I have read about Linear Diophantine equations such as $ax+by=c$ are called diophantine equations and give an integer solution only if $\gcd(a,b)$ divides $c$.
These equations are of great importance in programming contests.I was just searching the Internet when I came across this problem.I think its a variation of diophantine equations.
Problem :
I have two persons,Person $X$ and Person $Y$ both are standing in the middle of a rope.Person $X$ can jump either $A$ or $B$ units to the left or right in one move.Person $Y$ can jump either $C$ or $D$ units to the left or right in one move.Now I'm given a number $K$ and I have to find the no. of [possible positions on the rope in the range $[-K,K]$ such that both the persons can reach that position using their respective movies any number of times.($A$,$B$,$C$,$D$ and $K$ are given in question).
My solution:
I think the problem can be solved mathematically using diophantine equations.I can form an equation for Person $X$ like $A x_1 + B y+1 = C_1$ where $C_1$ belongs to $[-K,K]$ and similarly for Person Y like $C x_2 + D y_2 = C_2$ where $C_2$ belongs to $[-K,K]$ Now my search space reduces to just finding the number of possible values for which $C_1$ and $C_2$ are same.They will be my answer for this problem.

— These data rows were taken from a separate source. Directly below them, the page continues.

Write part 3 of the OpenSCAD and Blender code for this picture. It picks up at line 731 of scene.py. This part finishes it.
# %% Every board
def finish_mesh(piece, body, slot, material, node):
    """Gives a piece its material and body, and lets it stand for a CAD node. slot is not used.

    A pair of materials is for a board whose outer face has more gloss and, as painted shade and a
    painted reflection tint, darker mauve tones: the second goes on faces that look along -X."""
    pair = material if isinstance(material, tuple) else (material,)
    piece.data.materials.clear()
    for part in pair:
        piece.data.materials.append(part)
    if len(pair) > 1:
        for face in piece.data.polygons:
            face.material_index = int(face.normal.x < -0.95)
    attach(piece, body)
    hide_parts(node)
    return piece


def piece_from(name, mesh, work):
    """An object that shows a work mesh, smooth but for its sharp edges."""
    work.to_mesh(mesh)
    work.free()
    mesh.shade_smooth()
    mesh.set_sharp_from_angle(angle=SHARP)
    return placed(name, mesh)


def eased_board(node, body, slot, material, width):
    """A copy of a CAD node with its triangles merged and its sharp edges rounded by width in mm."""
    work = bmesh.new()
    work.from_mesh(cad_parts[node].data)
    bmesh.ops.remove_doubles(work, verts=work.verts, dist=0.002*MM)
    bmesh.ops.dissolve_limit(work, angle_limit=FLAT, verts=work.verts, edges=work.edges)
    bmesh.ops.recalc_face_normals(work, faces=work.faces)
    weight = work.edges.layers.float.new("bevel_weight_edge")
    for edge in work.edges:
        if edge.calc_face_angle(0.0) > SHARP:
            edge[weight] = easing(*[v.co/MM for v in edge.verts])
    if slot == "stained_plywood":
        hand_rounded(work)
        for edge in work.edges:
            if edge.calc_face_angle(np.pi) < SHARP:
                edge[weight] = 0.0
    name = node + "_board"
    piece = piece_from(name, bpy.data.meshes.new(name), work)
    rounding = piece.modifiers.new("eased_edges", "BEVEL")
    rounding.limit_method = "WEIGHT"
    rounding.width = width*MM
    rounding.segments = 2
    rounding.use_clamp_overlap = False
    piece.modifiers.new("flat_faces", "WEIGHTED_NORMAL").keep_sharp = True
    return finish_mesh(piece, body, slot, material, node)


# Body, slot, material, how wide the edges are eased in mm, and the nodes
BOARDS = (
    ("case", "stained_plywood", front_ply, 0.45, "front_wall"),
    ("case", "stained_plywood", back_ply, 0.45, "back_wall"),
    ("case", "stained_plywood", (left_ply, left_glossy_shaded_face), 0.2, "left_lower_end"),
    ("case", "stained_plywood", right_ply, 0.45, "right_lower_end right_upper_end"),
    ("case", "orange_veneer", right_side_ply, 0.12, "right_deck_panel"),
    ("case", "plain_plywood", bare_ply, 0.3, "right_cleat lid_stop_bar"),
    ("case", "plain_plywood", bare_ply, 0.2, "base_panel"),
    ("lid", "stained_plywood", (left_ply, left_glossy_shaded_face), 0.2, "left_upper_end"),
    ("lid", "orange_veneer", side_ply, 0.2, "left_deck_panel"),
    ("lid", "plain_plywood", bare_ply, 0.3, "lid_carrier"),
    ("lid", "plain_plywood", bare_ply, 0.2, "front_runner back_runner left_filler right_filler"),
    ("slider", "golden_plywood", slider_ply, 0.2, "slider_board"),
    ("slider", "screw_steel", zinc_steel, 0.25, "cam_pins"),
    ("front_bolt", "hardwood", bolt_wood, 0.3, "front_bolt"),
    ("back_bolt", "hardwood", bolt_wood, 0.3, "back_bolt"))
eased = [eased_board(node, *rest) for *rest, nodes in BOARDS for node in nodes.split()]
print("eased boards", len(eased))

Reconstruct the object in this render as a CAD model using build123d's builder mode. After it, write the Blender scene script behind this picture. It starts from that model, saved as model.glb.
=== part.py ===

I tried using the same technique in my C++ code but it's not working.
This is my code : http://pastebin.com/XURQzymA
My question is can anyone please tell me if I'm using diophantine equations correctly ? If yes,Can anyone tell me possible cases where my logic fails.
These are some of the test cases which were given on the site with problem statement.
$A$ $B$ $C$ $D$ $K$ are given as input in same sequence and the corresponding output is given on next line :
2 4 3 6 7
3
1 2 4 5 1
3
10 12 3 9 16
5
This is the link to original problem (I have written the original question in simple language,you might find it difficult but if you want you can check it)
http://www.codechef.com/APRIL12/problems/DUMPLING/
Thanks in advance.